For a long time, I thought I was just oversensitive, and that my weak stomach for graphic violence had something to do with a Christian upbringing that sheltered me from anything too provocative and “worldly”. But since #MeToo, I question the normalisation of this level of violence. I question why I feel like a prude for not wanting to watch Straw Dogs and its “best rape scene ever shot”, as described by director Sam Peckinpah. I question why we lionise filmmakers who trade in these images. I question why so many TV shows and films feature gratuitous sexual assaults. I struggle to see an artistic or intellectual point in it, apart from the titillation for a certain type of man who hates women and fantasises about their pain.

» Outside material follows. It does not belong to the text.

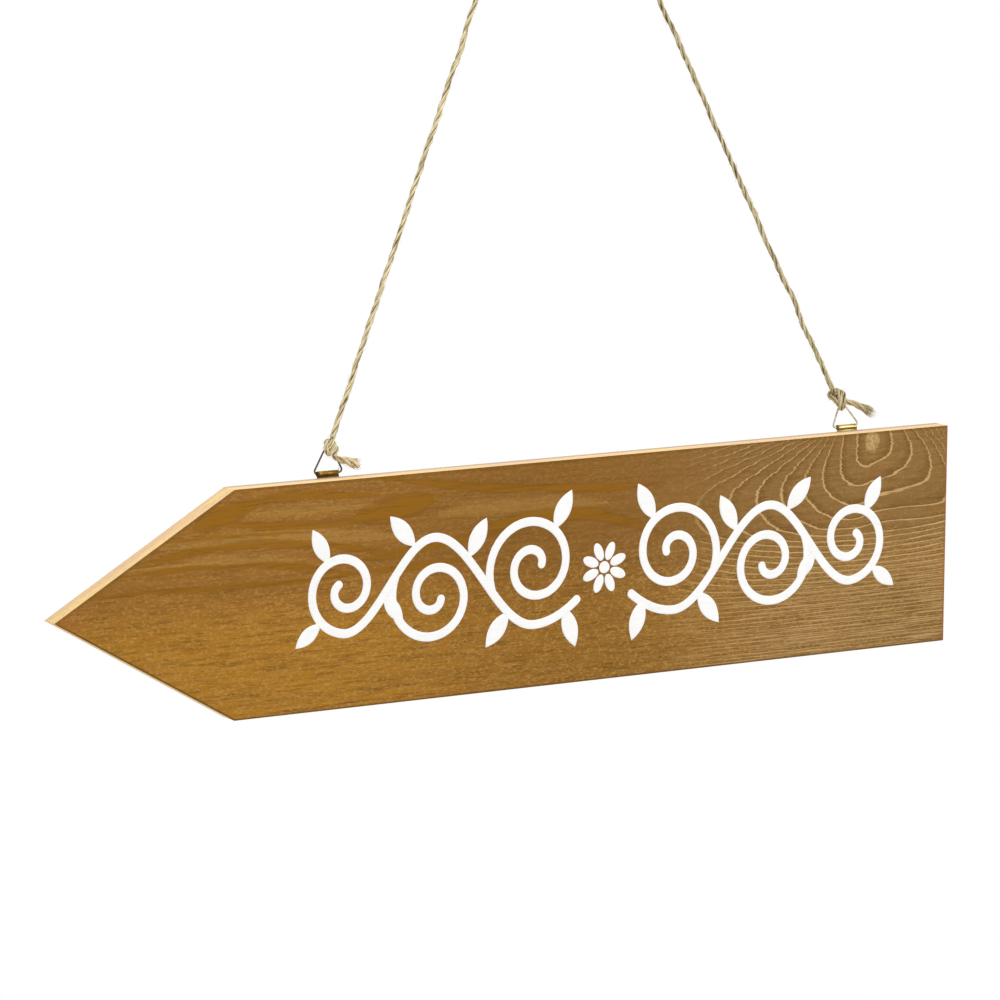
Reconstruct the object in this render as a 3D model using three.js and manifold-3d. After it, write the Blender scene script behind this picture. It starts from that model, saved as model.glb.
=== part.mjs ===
import * as THREE from 'three';
import { mergeVertices } from 'three/addons/utils/BufferGeometryUtils.js';
import Module from 'manifold-3d';

// A hanging direction sign: a wooden arrow board on two wire rings, tied to a loop of jute twine.
// Millimetres, +Z up. X runs along the board with its point towards -X, and the painted face
// looks towards -Y. The origin is on the axis of the wall peg, in the plane that the twine hangs in.

const gap = 0.3; // between pieces that move, pass through or meet end to end

const board = {
  length: 575,
  height: 125,
  thickness: 12,
  point: 108, // length of the pointed end
  edgeBreak: 0.5, // chamfer round both faces
};
const hang = {
  drop: 363, // peg axis down to the axis of the strap eyes
  tipToPeg: 313.5, // the peg is over the board's centre of mass
};
const strap = {
  width: 13.5,
  sheet: 0.8, // one layer of the folded strip
  length: 30, // eye axis down to the rounded end
  cornerRadius: 5,
  rise: 2, // eye axis above the board's top edge
};
const screw = {
  shank: 2.9,
  point: 2.4,
  head: 6,
  headHeight: 1.7,
  woodLeft: 3, // wood between the screw's point and the painted face
  fromEye: [9.5, 21],
  recess: { width: 0.9, length: 3.4, depth: 0.9 },
};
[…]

Of course violence, rape, psychopathy, brutality, nihilistic cruelty and so on must be subjects for the arts – anything that happens in life should be – but there is a difference between the showing of, for example, Jack sawing off the breasts of “Simple”, his naive girlfriend, one of which he later uses for a coin purse, to the 2016 film Elle, which centres on the complex experience and response of a woman after rape. Simply presenting graphic images of violence against women is a cheap shot, and one that has been done thousands of times before. There are infinite different things to point a camera at, why choose that?

But it’s not just ageing enfant terribles like Von Trier. Our nonchalance about excessive misogynistic violence on screen says something about how we feel about women, and of course how Hollywood and the film industry think about women, which, as we now know post-Weinstein, is not a great deal, unless they’re fulfilling sexual or violent desires.

Perhaps Von Trier is one step ahead and making just that point. By creating a lead character and his “art” that are banal and boring, he lays bare the absence of value in this kind of violence. He shows it up for what it is: stupid, shallow, empty and bizarrely normalised. When Jack exclaims, “You kill art by imposing your moral rules on it,” he appears ridiculous, for his “art” is a house built out of mutilated corpses. But I doubt it. The most shocking thing about The House That Jack Built is that Von Trier could make something so mundane – and that we still want to watch women being killed in horrible ways.